# [EXERCISE DIRECTIONS]
Wherever "from" appears in a line, list that line.

-- begin --

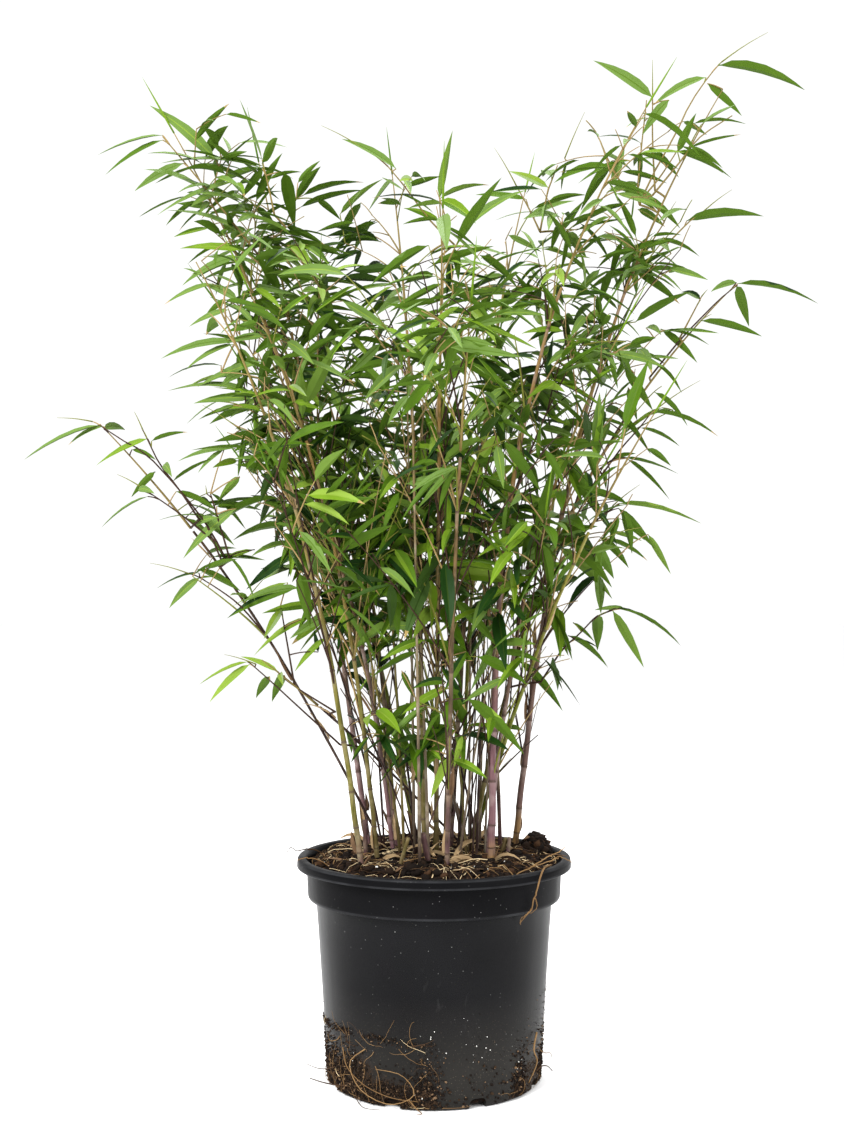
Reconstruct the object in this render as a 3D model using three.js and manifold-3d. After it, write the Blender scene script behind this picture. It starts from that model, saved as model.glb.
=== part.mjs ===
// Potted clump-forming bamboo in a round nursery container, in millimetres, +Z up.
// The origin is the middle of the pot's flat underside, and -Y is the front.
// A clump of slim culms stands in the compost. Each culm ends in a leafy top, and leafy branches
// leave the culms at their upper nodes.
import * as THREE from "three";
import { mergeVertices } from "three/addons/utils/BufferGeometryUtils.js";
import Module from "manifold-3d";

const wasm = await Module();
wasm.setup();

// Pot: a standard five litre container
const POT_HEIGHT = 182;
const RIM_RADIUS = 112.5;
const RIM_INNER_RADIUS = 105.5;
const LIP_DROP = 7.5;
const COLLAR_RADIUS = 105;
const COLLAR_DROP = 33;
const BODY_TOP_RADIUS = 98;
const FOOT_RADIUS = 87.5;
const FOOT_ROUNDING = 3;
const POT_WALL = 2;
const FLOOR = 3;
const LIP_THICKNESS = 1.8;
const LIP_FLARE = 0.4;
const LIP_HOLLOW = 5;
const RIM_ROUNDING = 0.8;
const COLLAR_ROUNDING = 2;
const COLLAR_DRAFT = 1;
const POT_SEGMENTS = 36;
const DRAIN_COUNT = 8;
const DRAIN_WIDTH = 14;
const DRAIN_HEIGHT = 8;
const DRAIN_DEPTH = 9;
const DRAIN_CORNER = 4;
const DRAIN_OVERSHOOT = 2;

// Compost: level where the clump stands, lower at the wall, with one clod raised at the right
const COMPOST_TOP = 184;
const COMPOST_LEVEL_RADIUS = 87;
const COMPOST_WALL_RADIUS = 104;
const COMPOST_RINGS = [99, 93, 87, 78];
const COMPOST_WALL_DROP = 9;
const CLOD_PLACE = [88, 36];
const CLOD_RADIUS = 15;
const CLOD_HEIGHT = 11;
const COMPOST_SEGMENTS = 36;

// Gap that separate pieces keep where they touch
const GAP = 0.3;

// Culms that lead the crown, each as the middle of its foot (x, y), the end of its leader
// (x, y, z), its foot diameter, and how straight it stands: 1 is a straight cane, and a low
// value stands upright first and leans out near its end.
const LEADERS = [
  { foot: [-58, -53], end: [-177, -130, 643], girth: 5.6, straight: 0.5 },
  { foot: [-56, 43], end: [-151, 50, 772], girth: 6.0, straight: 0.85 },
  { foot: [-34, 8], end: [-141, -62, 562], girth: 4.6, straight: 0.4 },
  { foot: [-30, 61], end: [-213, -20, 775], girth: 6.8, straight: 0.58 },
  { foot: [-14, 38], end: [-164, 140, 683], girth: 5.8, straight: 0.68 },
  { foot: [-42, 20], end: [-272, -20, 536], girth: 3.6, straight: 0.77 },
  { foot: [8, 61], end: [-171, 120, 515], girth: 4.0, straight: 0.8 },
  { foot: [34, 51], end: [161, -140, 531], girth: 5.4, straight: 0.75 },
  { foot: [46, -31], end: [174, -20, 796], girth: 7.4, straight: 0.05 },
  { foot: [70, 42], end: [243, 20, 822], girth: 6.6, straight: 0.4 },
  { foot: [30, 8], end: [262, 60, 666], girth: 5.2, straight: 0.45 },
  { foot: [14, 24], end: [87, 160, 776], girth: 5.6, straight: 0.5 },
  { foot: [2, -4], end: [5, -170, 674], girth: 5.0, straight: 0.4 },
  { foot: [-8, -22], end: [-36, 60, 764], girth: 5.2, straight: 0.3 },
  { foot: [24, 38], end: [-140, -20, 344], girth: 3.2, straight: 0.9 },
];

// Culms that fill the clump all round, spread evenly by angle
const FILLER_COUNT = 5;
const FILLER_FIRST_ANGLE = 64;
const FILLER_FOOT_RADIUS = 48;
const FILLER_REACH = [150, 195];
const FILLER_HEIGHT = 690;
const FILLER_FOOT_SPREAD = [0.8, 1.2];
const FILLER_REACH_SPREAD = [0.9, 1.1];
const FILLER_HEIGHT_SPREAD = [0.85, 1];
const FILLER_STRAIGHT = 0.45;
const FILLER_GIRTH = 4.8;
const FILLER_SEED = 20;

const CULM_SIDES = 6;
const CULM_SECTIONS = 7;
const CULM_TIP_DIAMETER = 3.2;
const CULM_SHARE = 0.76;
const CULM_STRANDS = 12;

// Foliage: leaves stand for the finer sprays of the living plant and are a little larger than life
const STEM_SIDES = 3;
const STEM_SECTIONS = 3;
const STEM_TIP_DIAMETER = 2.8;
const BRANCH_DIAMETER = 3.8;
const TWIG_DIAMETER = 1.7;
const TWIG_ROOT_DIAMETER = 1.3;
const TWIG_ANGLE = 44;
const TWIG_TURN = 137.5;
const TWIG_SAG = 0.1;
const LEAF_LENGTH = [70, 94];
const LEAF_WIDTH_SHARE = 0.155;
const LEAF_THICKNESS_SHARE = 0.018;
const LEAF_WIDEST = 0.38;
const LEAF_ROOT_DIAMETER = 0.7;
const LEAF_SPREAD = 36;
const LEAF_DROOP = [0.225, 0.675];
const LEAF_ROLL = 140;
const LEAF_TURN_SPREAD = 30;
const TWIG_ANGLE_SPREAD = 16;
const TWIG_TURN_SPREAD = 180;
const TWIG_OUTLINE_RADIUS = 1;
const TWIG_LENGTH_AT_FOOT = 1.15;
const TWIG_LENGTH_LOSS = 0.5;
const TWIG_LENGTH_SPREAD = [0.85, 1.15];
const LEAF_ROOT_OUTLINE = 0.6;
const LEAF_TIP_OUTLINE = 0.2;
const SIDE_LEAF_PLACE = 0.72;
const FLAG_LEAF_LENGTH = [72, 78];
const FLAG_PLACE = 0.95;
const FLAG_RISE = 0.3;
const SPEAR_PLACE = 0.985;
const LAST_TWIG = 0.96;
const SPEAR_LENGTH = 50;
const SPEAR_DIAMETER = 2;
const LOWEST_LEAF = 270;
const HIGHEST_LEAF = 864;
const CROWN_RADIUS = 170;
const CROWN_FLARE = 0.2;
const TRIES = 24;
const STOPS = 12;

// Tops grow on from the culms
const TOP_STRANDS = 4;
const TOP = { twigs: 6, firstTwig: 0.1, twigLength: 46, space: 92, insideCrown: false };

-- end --

# [THE SOLUTION]
Reconstruct the object in this render as a 3D model using three.js and manifold-3d. After it, write the Blender scene script behind this picture. It starts from that model, saved as model.glb.
import * as THREE from "three";
import { mergeVertices } from "three/addons/utils/BufferGeometryUtils.js";
import Module from "manifold-3d";
// Tops grow on from the culms